In other words, rather than spending time and energy defending and tweaking the civil religion, might it not be in the best interests of the kingdom of of God to distance ourselves from the civil religion?" [Ibid., emphasis in original.]

So if we as Christians want our children to be free to pray Christian prayers in school, is it such a high price to pay to agree that they should pray on their own time, before classes or at lunch or recess, so that kids of other religions aren't forced to pray our prayers-- just as we don't want our kids to be forced to pray Buddhist or Hindu or Muslim prayers?  Is a public prayer by a teacher really so essential to our kids' faith?  Or could it actually be detrimental, as Boyd says?  Isn't private, heartfelt prayer on the playground better than external, get-it-over-with prayer in the classroom?

It seems to me that the Christian-like trappings of America's civil religion are really only symbols of the privileged place that has traditionally been held by white Protestants in our culture.  Changes in the hold that these traditions have on our culture are not signs that America is falling away from God, but only that it is becoming more inclusive of all expressions of religion and non-religion, in an increasingly diverse society.  And if we're going to promote real religious liberty, we're going to continue to attract more and more diverse sorts of people to come to our nation to live, work and worship.  Is religious freedom worth it?  I think it is.
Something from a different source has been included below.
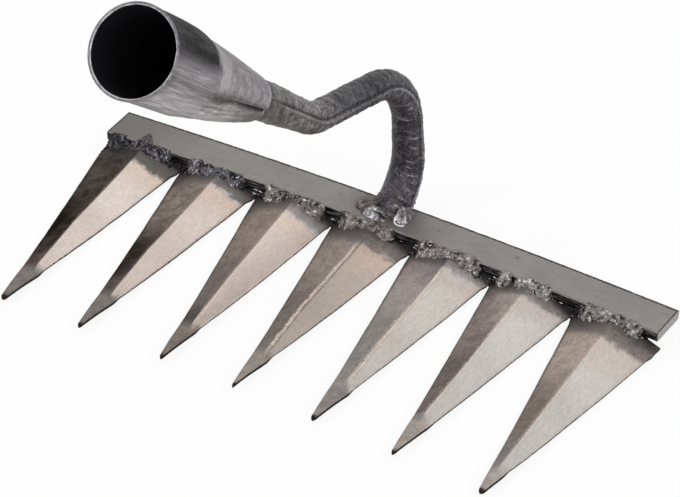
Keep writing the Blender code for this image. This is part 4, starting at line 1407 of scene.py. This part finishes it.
def build_neck_weld():
    rnd = random.Random(NECK_WELD_SEED)
    bm = bmesh.new()
    half_width = NECK_FOOT_RADIUS + NECK_WELD_LEG
    half_length = NECK_FOOT_LENGTH + NECK_WELD_LEG
    bmesh.ops.create_icosphere(bm, subdivisions=4, radius=1.0)
    for vert in bm.verts:
        rise = NECK_WELD_RISE if vert.co.z > 0 else NECK_WELD_DROP
        vert.co = Vector((vert.co.x * half_width, vert.co.y * half_length, vert.co.z * rise)) * NECK_WELD_CORE
    for centre, sizes, turn in NECK_LOBES:
        add_blob(bm, Vector(centre), sizes, (0, 0, turn), detail=4)
    wedge = [bm.verts.new(point) for point in NECK_WEDGE]
    hull = bmesh.ops.convex_hull(bm, input=wedge)
    bmesh.ops.delete(bm, geom=hull["geom_interior"], context="VERTS")
    for x, y in crescent_places(NECK_CRESCENT_DROPS):
        add_blob(bm, Vector((x, y, 0.0002)), (NECK_CRESCENT_SIZE,) * 3)
    for step in range(NECK_WELD_DROPS):
        angle = 2 * math.pi * (step + rnd.uniform(-0.4, 0.4)) / NECK_WELD_DROPS
        out = rnd.uniform(0.84, 0.94)
        centre = Vector((math.cos(angle) * half_width * out, math.sin(angle) * half_length * out, -0.0008))
        reach = rnd.uniform(0.0012, 0.0018) * (0.4 if centre.y > -0.004 else 1.0)
        add_blob(bm, centre, (reach * 1.3, reach, reach * 0.7), (0, 0, angle))
    place = Matrix.Translation(NECK_FOOT)
    mesh = melted("neck_weld_fine", bm, NECK_WELD_VOXEL, NECK_WELD_ROUGH, 60, place)
    new_piece("neck_weld_fine", mesh, neck_weld_steel(), ["neck_weld"])


def neck_weld_steel():
    """The neck's weld: bright lobes at its front, a browned left side and dark scale elsewhere, with painted
    shade on the wedge's right face and in the crevice at the rod's foot, and a painted highlight along the
    crescent.
    """
    g = Graph(bpy.data.materials.new("neck_weld_steel"))
    place = g.place()
    patches = g.noise(place, 0.28, 3, distortion=0.6)
    lumps = g.noise(place, 0.7, 4, 0.6, distortion=0.8)
    grit = g.noise(place, 2.6, 4, 0.6)

    def apart(x, y, z):
        """How far a point is from a place that is given from the rod's foot."""
        return g.vector("DISTANCE", place, (NECK_FOOT + Vector((x, y, z))) / MM)

    tone = lumps * 0.6 + g.read("relief") * 0.25 + grit * 0.25
    colour = g.ramp(tone, (0.35, 62, 56, 55), (0.5, 104, 97, 94), (0.68, 148, 141, 137))
    silver = g.ramp(tone, (0.34, 118, 115, 118), (0.50, 154, 151, 153), (0.62, 206, 203, 204))
    near_lobe = 0.0
    for x, y, z, reach in NECK_SILVER:
        spot = apart(x, y, z).ragged(patches, 0.9).span(reach, reach * 0.8)
        near_lobe = g.calc("MAXIMUM", near_lobe, spot)
    # The wedge's right face is painted darker as painted shade, past its ridge.
    right, back, ridge = NECK_WEDGE_RIDGE
    into_shaded_face = g.vector("DOT_PRODUCT", place, (right, back, 0)) - (ridge + back * NECK_FOOT.y / MM)
    silver.shade(into_shaded_face.ragged(patches, 0.5).span(-0.3, 0.6, 1.0, 0.42))
    colour.cover(silver, near_lobe)
    brown = apart(-0.0062, -0.0080, 0.002).span(4.6, 1.4)
    colour.cover((96, 74, 67), brown, patches.span(0.35, 0.6, 0.3, 0.8))
    foot_shares = (MM / NECK_FOOT_RADIUS, MM / NECK_FOOT_LENGTH, 0.0)
    from_rod = g.vector("LENGTH", g.place(foot_shares, (0.0, -NECK_FOOT.y / NECK_FOOT_LENGTH, 0.0)))
    # Painted shade in the crevice around the rod's foot.
    colour.cover((40, 36, 35), from_rod.span(NECK_CREVICE[1], NECK_CREVICE[0], 0.0, 0.60))
    # A painted highlight along the crescent.
    crescent_highlight = 0.0
    for x, y in crescent_places(8):
        crescent_highlight = g.calc("MAXIMUM", crescent_highlight, apart(x, y, 0.0006).span(1.0, 0.55))
    colour.cover((244, 242, 243), crescent_highlight)
    height = (lumps + grit * 0.2) * near_lobe.span(0.0, 1.0, 1.0, 0.12)
    roughness = near_lobe.span(0.0, 1.0, 0.42, 0.24)
    metallic = near_lobe.span(0.0, 1.0, 0.75, 1.0)
    return g.finish(colour, roughness, metallic, g.bump(height, 0.28, 0.7))


# Stage.
def seen_ray(g):
    """1 for a ray that shows the background: to the camera, in a reflection or through glass."""
    seen = g.value("ShaderNodeLightPath", "Is Camera Ray")
    seen = g.calc("MAXIMUM", seen, g.value("ShaderNodeLightPath", "Is Glossy Ray"))
    return g.calc("MAXIMUM", seen, g.value("ShaderNodeLightPath", "Is Transmission Ray"))


def mix_shaders(g, amount, first, second, output):
    """Ends a graph with a mix of two shaders."""
    both = g.value("ShaderNodeMixShader", 0, {0: amount, 1: first, 2: second})
    g.tree.links.new(both.socket, output.inputs["Surface"])


def build_floor():
    mesh = bpy.data.meshes.new("floor")
    half = FLOOR_SIZE / 2
    corners = [(-half, -half, 0), (half, -half, 0), (half, half, 0), (-half, half, 0)]
    mesh.from_pydata(corners, [], [(0, 1, 2, 3)])
    floor = add_object("floor", mesh)
    floor.location.z = -FLOOR_CLEARANCE
    g = Graph(bpy.data.materials.new("pale_floor"))
    g.tree.nodes.remove(g.tree.nodes["Principled BSDF"])
    lit = g.value("ShaderNodeBsdfDiffuse", 0, {"Color": FLOOR_COLOUR})
    glow = g.value("ShaderNodeEmission", 0, {"Color": WHITE, "Strength": FLOOR_GLOW})
    mix_shaders(g, seen_ray(g) * FLOOR_GLOW_SHARE, lit, glow, g.tree.nodes["Material Output"])
    mesh.materials.append(g.owner)


def build_world():
    g = Graph(bpy.data.worlds.new("studio"))
    g.tree.nodes.clear()
    light = g.value("ShaderNodeBackground", 0, {"Color": WHITE, "Strength": WORLD_LIGHT})
    white = g.value("ShaderNodeBackground", 0, {"Color": WHITE, "Strength": 1.0})
    mix_shaders(g, seen_ray(g), light, white, g.tree.nodes.new("ShaderNodeOutputWorld"))
    bpy.context.scene.world = g.owner


def soft_box(name, direction, distance, size, radiance):
    """A square lamp that faces the head and looks as bright as its radiance."""
    data = bpy.data.lights.new(name, "AREA")
    data.shape = "SQUARE"
    data.size = size
    data.energy = radiance * math.pi * size**2
    lamp = add_object(name, data)
    towards = Vector(direction).normalized()
    lamp.location = LAMP_AIM + towards * distance
    lamp.rotation_euler = towards.to_track_quat("Z", "Y").to_euler()


def build_camera():
    data = bpy.data.cameras.new("camera")
    data.sensor_width = 36
    data.lens = CAMERA_LENS
    data.clip_start = 0.01
    data.clip_end = 20
    camera = add_object("camera", data)
    turn = Matrix((CAMERA_RIGHT, -CAMERA_DOWN, -CAMERA_FORWARD)).transposed()
    camera.matrix_world = Matrix.Translation(CAMERA_PLACE) @ turn.to_4x4()
    bpy.context.scene.camera = camera


def main():
    bpy.context.scene.view_settings.view_transform = "Standard"
    build_camera()
    new_piece("tine_bar_fine", bar_mesh(), bar_steel(), ["tine_bar"])
    for index, tine in enumerate(TINES):
        name = f"tine_{index + 1}"
        new_piece(name + "_fine", tine_mesh(index), tine_steel(name + "_steel", tine, index), [name])
    new_piece("handle_socket_fine", socket_mesh(), socket_steel(), ["handle_socket"])
    new_piece("gooseneck_fine", neck_mesh(), rod_steel(), ["gooseneck"])
    for index in range(TINE_COUNT):
        build_bead(index, "left")
        build_bead(index, "right")
    build_neck_weld()
    build_floor()
    build_world()
    for lamp in LAMPS:
        soft_box(*lamp)


main()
So.  My fellow Christians, how do we best follow Jesus?  Should we defend human traditions as if they were the commands of God (Matt. 15:9)?

Holding onto privilege is sort of the opposite of laying down our lives or taking up our crosses, isn't it?  So why are we so anxious to keep and defend outward symbols and practices that ultimately have no eternal value?

I say let's seek first His kingdom and His righteousness, as Christ taught (Matt. 6:33).  I say it's better to allow diversity free expression within American culture, and to work for God's kingdom than to fight to keep our own.

No matter how "Christian" our civil-religious kingdom looks on the outside.